Dagobert foppte seine Verfolger

Dass Verbrecher mit der Zeit gingen, schildert die Ausstellung an zahlreichen Beispielen. So schrieben die Brüder Götze zwischen 1934 und 1938 durch Überfälle auf Autofahrer ein Stück Kriminalgeschichte. Sie bauten Hindernisse auf Fahrbahnen auf und spannten Stahlseile, um Autos zum Stehen zu bringen und die Insassen auszurauben. Da das Strafrecht diese Art moderner Straßenräuberei noch nicht kannte, wurde ein spezieller Strafbestand, die so genannte Lex Götze, geschaffen. Autofallenraub wurde fortan während der Nazizeit wie unzählige andere Delikte und politische Straftaten unverzüglich mit dem Tod bestraft, und die beiden Räuber waren die ersten, die aus diesem Grund hingerichtet wurden. Im KZ Sachsenhausen hat die SS "auf Befehl des Führers" 1940 die Brüder Franz und Erich Sass ermordet. Sie hatten in der Weimarer Republik durch spektakuläre Bankeinbrüche Furore gemacht, kamen in Dänemark in Haft und wurden nach deren Verbüßung an das Deutsche Reich ausgeliefert und ermordet.

Von anderer Couleur war, wie der Kaufhauserpresser Arno Funke, genannt "Dagobert", in den frühen 1990-er Jahren die Westberliner Polizei foppte und durch immer neue Winkelzüge hinters Licht geführt hat und dabei auch viel Respekt und Beifall von den Medien erntete. Auch dieses Kapitel wird neben anderen mehr oder weniger spektakulären Verbrechen mitsamt zugehöriger Bilder, Dokumente und Tatwerkzeuge am Platz der Luftbrücke anschaulich gemacht. Offenbar haben die Diebe bei ihrem aktuellen Einbruch sie nicht beachtet.
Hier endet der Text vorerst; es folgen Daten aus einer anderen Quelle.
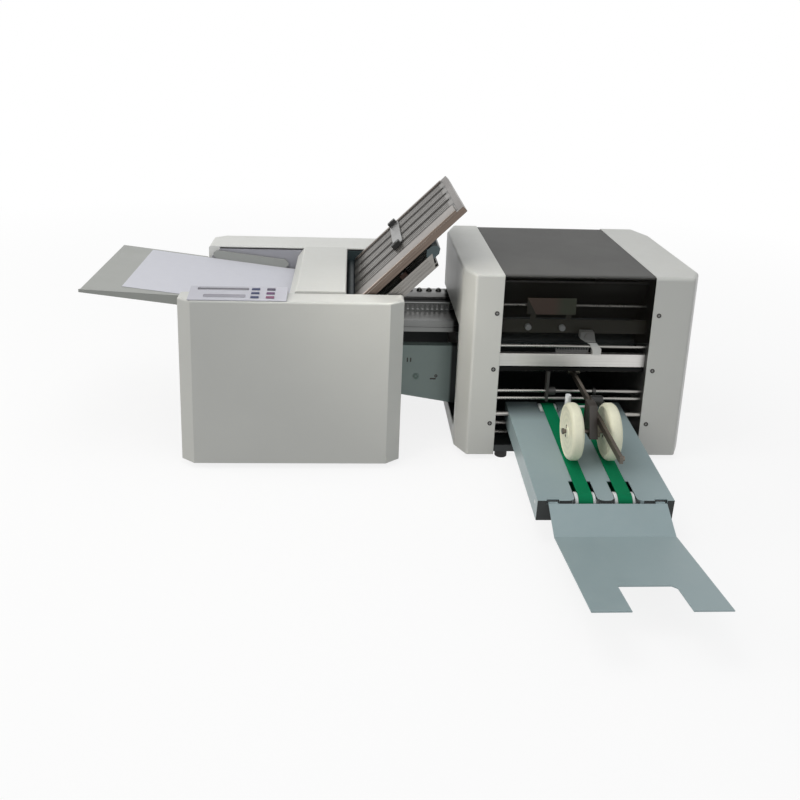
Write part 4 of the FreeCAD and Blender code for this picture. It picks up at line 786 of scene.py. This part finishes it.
# %% Helpers for editing
def edit(piece, chosen_faces=None, chosen_edges=None):
    """Opens the piece in edit mode with the faces or edges that fit the rule selected."""
    select_only(piece)
    bpy.ops.object.mode_set(mode="EDIT")
    bpy.ops.mesh.select_mode(type="FACE" if chosen_faces else "EDGE")
    bpy.ops.mesh.select_all(action="DESELECT")
    bpy.ops.object.mode_set(mode="OBJECT")
    mesh = piece.data
    if chosen_faces:
        for face in mesh.polygons:
            face.select = bool(chosen_faces(face.center, face.normal))
    if chosen_edges:
        for line in mesh.edges:
            ends = [mesh.vertices[index].co for index in line.vertices]
            line.select = bool(chosen_edges(ends[0], ends[1]))
    bpy.ops.object.mode_set(mode="EDIT")


def close_edit():
    bpy.ops.object.mode_set(mode="OBJECT")


def carve(piece, cutter):
    """Takes the cutter's shape out of the piece and removes the cutter."""
    select_only(piece)
    step = piece.modifiers.new("carve", "BOOLEAN")
    step.object = cutter
    step.operation = "DIFFERENCE"
    step.solver = "EXACT"
    bpy.ops.object.modifier_apply(modifier=step.name)
    bpy.data.objects.remove(cutter, do_unlink=True)


print("editing helpers ready")

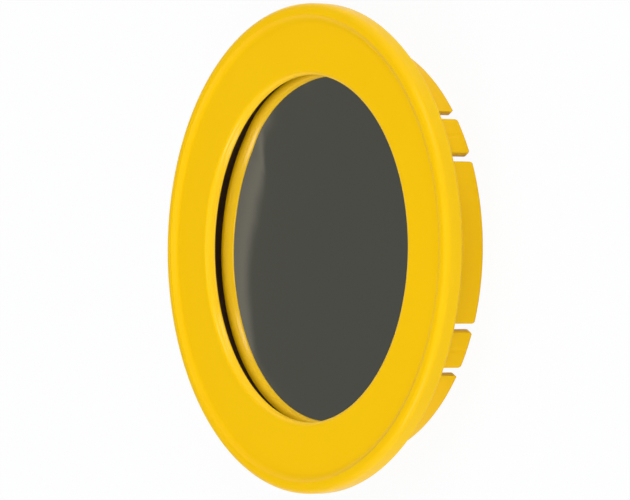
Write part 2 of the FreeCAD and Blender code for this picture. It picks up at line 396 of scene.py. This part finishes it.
def place_surface(tree, place, grain, wave, wave_share, roughness, spread):
    surface = add_node(tree, "ShaderNodeGroup", node_tree=moulded_surface())
    link(tree, place, surface.inputs["Vector"])
    surface.inputs["Grain Scale"].default_value = 1.0 / grain
    surface.inputs["Wave Scale"].default_value = 1.0 / wave
    surface.inputs["Wave Share"].default_value = wave_share
    surface.inputs["Roughness"].default_value = roughness
    surface.inputs["Roughness Spread"].default_value = spread
    return surface


def add_bump(tree, shader, height, distance, normal=None):
    bump = add_node(tree, "ShaderNodeBump")
    bump.inputs["Strength"].default_value = 1.0
    bump.inputs["Distance"].default_value = distance
    link(tree, height, bump.inputs["Height"])
    if normal is not None:
        link(tree, normal, bump.inputs["Normal"])
    link(tree, bump.outputs["Normal"], shader.inputs["Normal"])


def mix_colours(tree, factor, first, second):
    """Mix two colours, each of them given as numbers or by another node."""
    mix = add_node(tree, "ShaderNodeMix", data_type="RGBA")
    link(tree, factor, mix.inputs["Factor"])
    for socket, colour in ((mix.inputs[MIX_FIRST], first), (mix.inputs[MIX_SECOND], second)):
        if isinstance(colour, bpy.types.NodeSocket):
            link(tree, colour, socket)
        else:
            socket.default_value = (*colour, 1.0)
    return mix.outputs[MIX_RESULT]


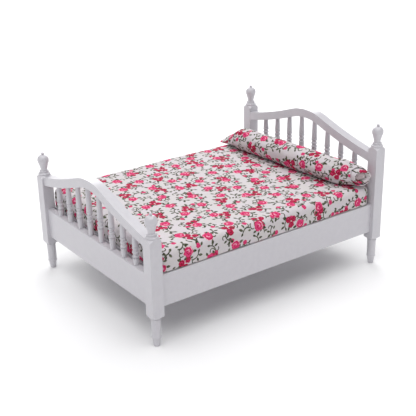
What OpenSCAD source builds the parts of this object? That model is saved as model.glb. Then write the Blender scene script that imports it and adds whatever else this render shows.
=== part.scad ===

Interesse verdient die Tatsache, dass sich Mord, Totschlag und andere Verbrechen an bestimmten Standorten in Berlin öfter ereigneten als in anderen. Eine besonders berüchtigte Gegend, die von ängstlichen Naturen besser gemieden wurden, war die Umgebung des Schlesischen Bahnhofs, den wir heute als Ostbahnhof kennen. Viele auch in der Ausstellung dokumentierte Verbrechen vom Massenmord an Frauen bis zu Einbrüchen und Betrugshandlungen ereigneten sich hier, und manche Mordwerkzeuge in den Vitrinen mögen in den Mietskasernenvierteln des Berliner Ostens auf grausige Weise zum Einsatz gekommen sein.

Freund und Helfer

Breiten Raum in der Ausstellung nimmt die Rolle der Polizei als Handlanger des Naziterrors gegen Oppositionelle im Hitlerreich sowie bei der Verfolgung und Ermordung von Juden, Sinti und Roma und weiteren Gruppen ein, die nicht in das rassistische und völkische Bild der Nationalsozialisten passten. Besucher können sich in Dokumente vertiefen und Fotos betrachten, die Mordtaten von Polizisten während des Zweiten Weltkriegs in den von der Wehrmacht besetzten Ländern belegen. Die in den Vitrinen ausgelegten Listen nennen erschreckende Zahlen über die hundert- und tausendfache Erschießung von Zivilisten mit und ohne den gelben Judenstern. Wenn die Polizei sich heute Freund und Helfer nennt, dann sollte nicht unerwähnt sein, dass der Slogan aus der Nazizeit stammt und den Zweck hatte, das Image der Polizisten mit und ohne Uniform aufzupolieren. Dass das zweigeteilte Berlin nach dem Zweiten Weltkrieg unsichere Zeiten hatte und das Verbrechen trotz des Einsatzes von Polizisten leider zum Alltag gehört, wird in der Ausstellung nicht verschwiegen. Der spektakuläre Einbruch wird hoffentlich Anlass sein, dort nicht nur die Sicherheitsvorkehrungen zu verbessern, sondern auch das Design der etwas angestaubt wirkenden Schau modernen Anforderungen anzupassen. Der Einsatz von Filmen auf Monitoren müsste doch zu schaffen sein.